By now we also know that street art is more than graffiti and designed murals. It is a form of expression. Therefore SAMA is an organisation that not only embraces street art, graffiti and art in general, it equally embraces diversity and inclusion. We use street art as a tool to a dialogue, building deeper connection with people and the community. The benefits of bringing these workshops to the small communities are various. We learn a lot from these experiences as well and we know that the parents appreciate knowing that their kids have a place where they can be themselves and express their feelings through art for a period of time during the week. A place where kids are concentrated on the workshop but don’t have to overthink the final result. Letting loose their imagination and learning together with other children from the neighbourhood, where everyone works together for an artistic expression rather than perfection.
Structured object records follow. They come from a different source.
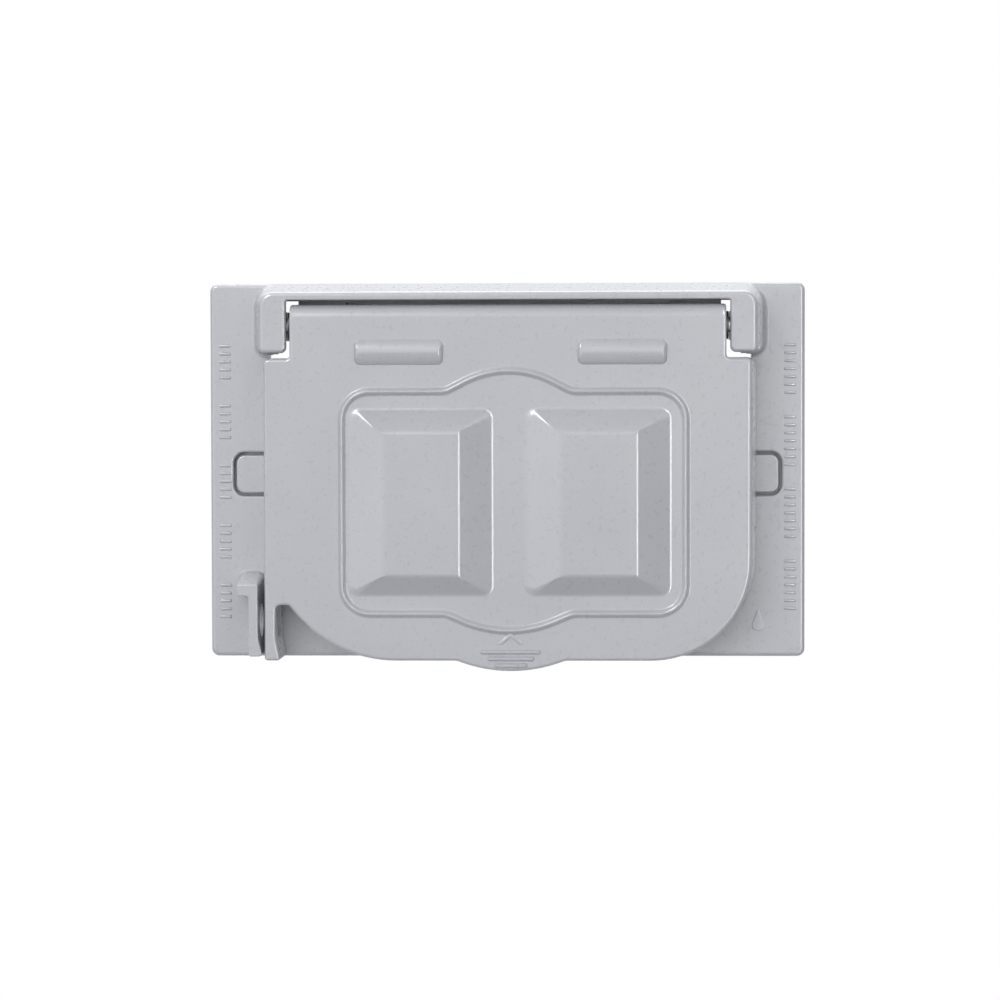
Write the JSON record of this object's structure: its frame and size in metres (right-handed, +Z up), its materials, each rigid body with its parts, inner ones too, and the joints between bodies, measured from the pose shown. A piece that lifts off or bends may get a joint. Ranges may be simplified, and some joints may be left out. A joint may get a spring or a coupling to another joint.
{
  "type": "weatherproof outlet cover",
  "caption": "Weatherproof die-cast outlet cover, mounted sideways, with a hooded self-closing flip lid, lift tab, padlock hasp and slotted frame for the inner plate.",
  "frame": {"origin": "on the wall plane, midway between the two box screws", "axes": "+X right along the cover's long side, +Y into the wall, +Z up; the cover faces -Y"},
  "size_m": [0.1166, 0.034, 0.0754],
  "materials": {
    "powder_coat": "satin",
    "foam": "matte",
    "zinc_steel": "satin",
    "black_nylon": "matte",
    "fibre": "matte"
  },
  "bodies": {
    "frame": {"base_frame": "powder_coat", "wall_gasket": "foam", "device_plate": "powder_coat", "insert_gasket": "foam", "hinge_pin": "zinc_steel", "left_torsion_spring": "zinc_steel", "right_torsion_spring": "zinc_steel", "pin_retainers": "zinc_steel", "box_screws": "zinc_steel", "screw_seals": "fibre", "device_screw": "zinc_steel", "device_screw_seal": "fibre"},
    "lid": {"lid": "powder_coat", "lid_gasket": "foam", "left_hinge_bushing": "black_nylon", "right_hinge_bushing": "black_nylon"}
  },
  "joints": [
    {"name": "lid_hinge", "type": "hinge", "parent": "frame", "child": "lid", "pos_m": [0.00055, -0.0146, 0.0288], "axis": [-1, 0, 0], "range_deg": [0, 85], "stiffness_Nm_per_rad": 0.03, "springref_deg": -57.3, "deforming": ["left_torsion_spring", "right_torsion_spring"]}
  ]
}
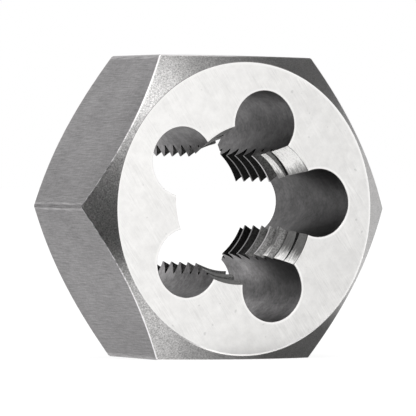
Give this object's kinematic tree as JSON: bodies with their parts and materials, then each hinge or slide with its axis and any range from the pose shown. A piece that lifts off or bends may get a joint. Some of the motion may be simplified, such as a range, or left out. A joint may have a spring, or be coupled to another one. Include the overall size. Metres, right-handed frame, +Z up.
{
  "type": "hex threading die",
  "caption": "Solid hexagonal die that cuts or chases an external thread, with tapered lead-ins and clearance holes between its cutting lands.",
  "frame": {"origin": "centre of the die, on the thread axis, half way between the two end faces", "axes": "+Y along the thread axis from the start face to the back face, +X towards a corner of the hexagon, +Z up through the middle of a flat; the die stands on its lower flat"},
  "size_m": [0.031, 0.0126, 0.027],
  "materials": {
    "hardened_steel": "hardened high-speed steel: bright satin ground end faces and lead-ins, brushed grey flats, grainy turned bevels, dark hole walls and thread"
  },
  "bodies": {
    "root": {"threading_die": "hardened_steel"}
  },
  "joints": []
}
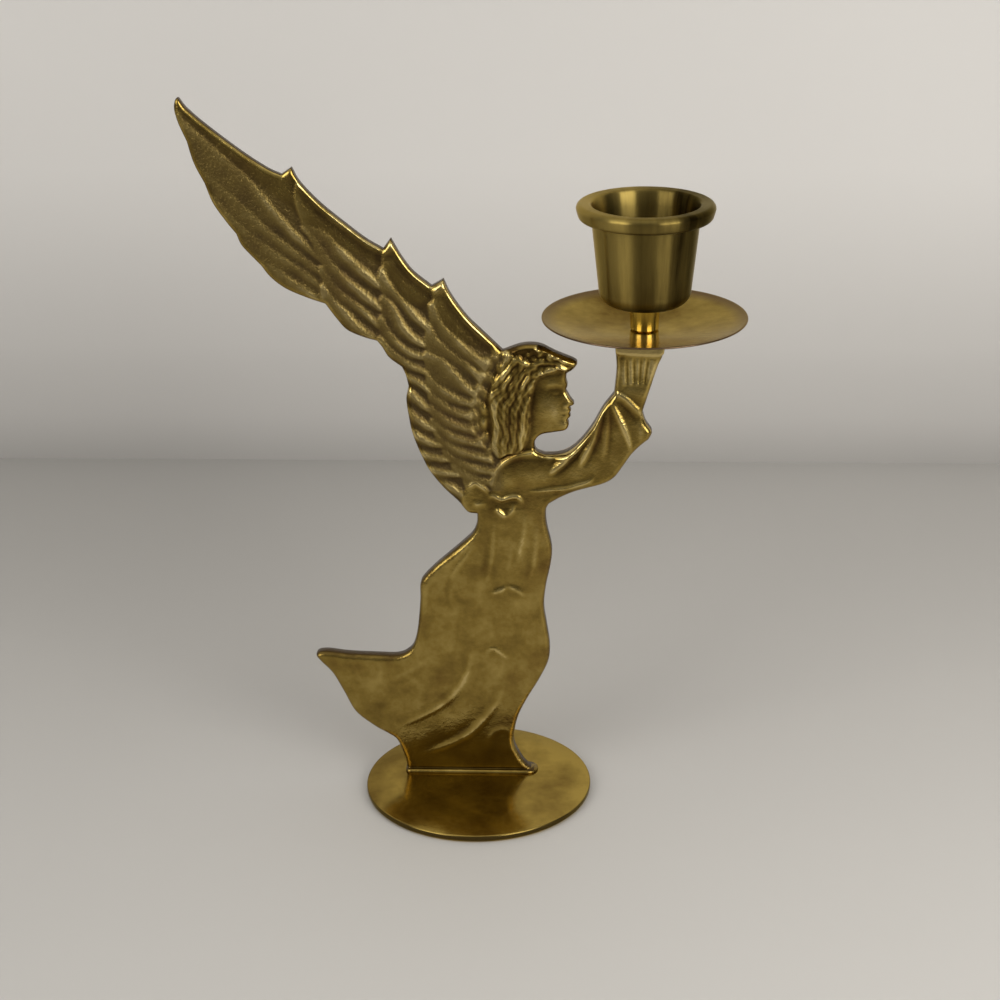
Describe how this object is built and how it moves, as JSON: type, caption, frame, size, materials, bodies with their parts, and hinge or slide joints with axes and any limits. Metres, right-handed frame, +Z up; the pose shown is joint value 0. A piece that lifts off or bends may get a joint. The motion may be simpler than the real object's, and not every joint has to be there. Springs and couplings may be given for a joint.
{
  "type": "candlestick",
  "caption": "Flat cast brass angel standing in profile on a round base, its wing swept up and its raised hand carrying a drip pan and a flared candle cup.",
  "frame": {"origin": "the centre of the base's underside, where it rests on the table", "axes": "+X along the flat figure from the wing towards the candle cup, +Y away from the viewer, +Z up along the figure's height"},
  "size_m": [0.1266, 0.0544, 0.1686],
  "materials": {
    "polished_brass": "spun and turned brass, polished, lightly tarnished",
    "cast_brass": "sand-cast brass, raised relief brushed bright, hollows tarnished olive brown",
    "bright_brass": "turned brass, mirror polished",
    "satin_brass": "turned brass, satin, tarnished",
    "screw_brass": "machined brass, plain"
  },
  "bodies": {
    "root": {"base_disc": "polished_brass", "angel_figure": "cast_brass", "foot_screw_left": "screw_brass", "foot_screw_right": "screw_brass", "drip_pan": "polished_brass", "cup_collar": "bright_brass", "candle_cup": "satin_brass", "cup_washer": "screw_brass", "cup_screw": "screw_brass"}
  },
  "joints": []
}
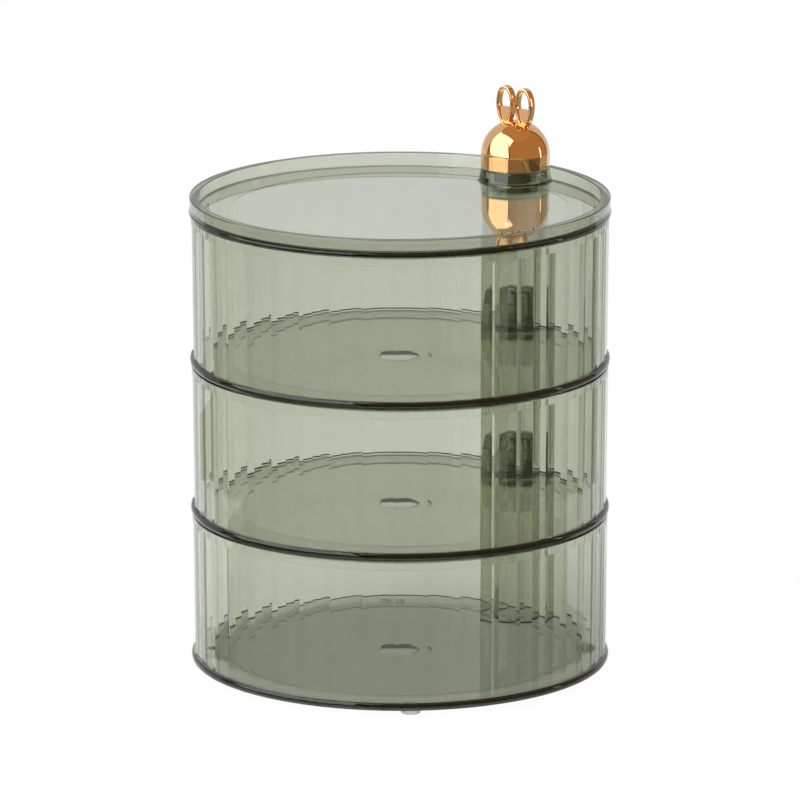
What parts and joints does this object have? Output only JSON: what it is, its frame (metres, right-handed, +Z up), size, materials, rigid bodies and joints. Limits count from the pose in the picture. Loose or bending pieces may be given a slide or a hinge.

SAMA collaborated with local artists Ben de Boef and TeamBlazin in order to make these special experiences for the children and the parents possible. We designed Street Art School program consisting of a series of different workshops, such as spray painting, stencil, drawing, painting, calligraffiti and graffiti techniques. Painting on canvas and on walls are forms of alternative expression that perhaps these children may not learn in their schools or elsewhere. A fun fact about these workshops is that usually it starts off with a few children and as the days go by, more and more kids show up due to the encouraging word of mouth. There is a community within the community and they want to spend their time together. Children are honest and pure and this is an important aspect we learn from them at SAMA. It is a good way of bonding and socialising, getting them out of their comfort zone but in a circle of trust - SAMA team of professionals and volunteers. Each workshop is different so it’s always a learning process for everyone to adapt to the children and the workshop.

We know that the parents have really appreciated what SAMA has done for the neighbourhood based on direct feedback received. They want to experience more moments like these, and we want to continue providing them, by introducing a whole range of urban arts: music, poetry, hip-hop, rap, dance, storytelling - as they are interconnected and thus capable of bringing all of us closer together.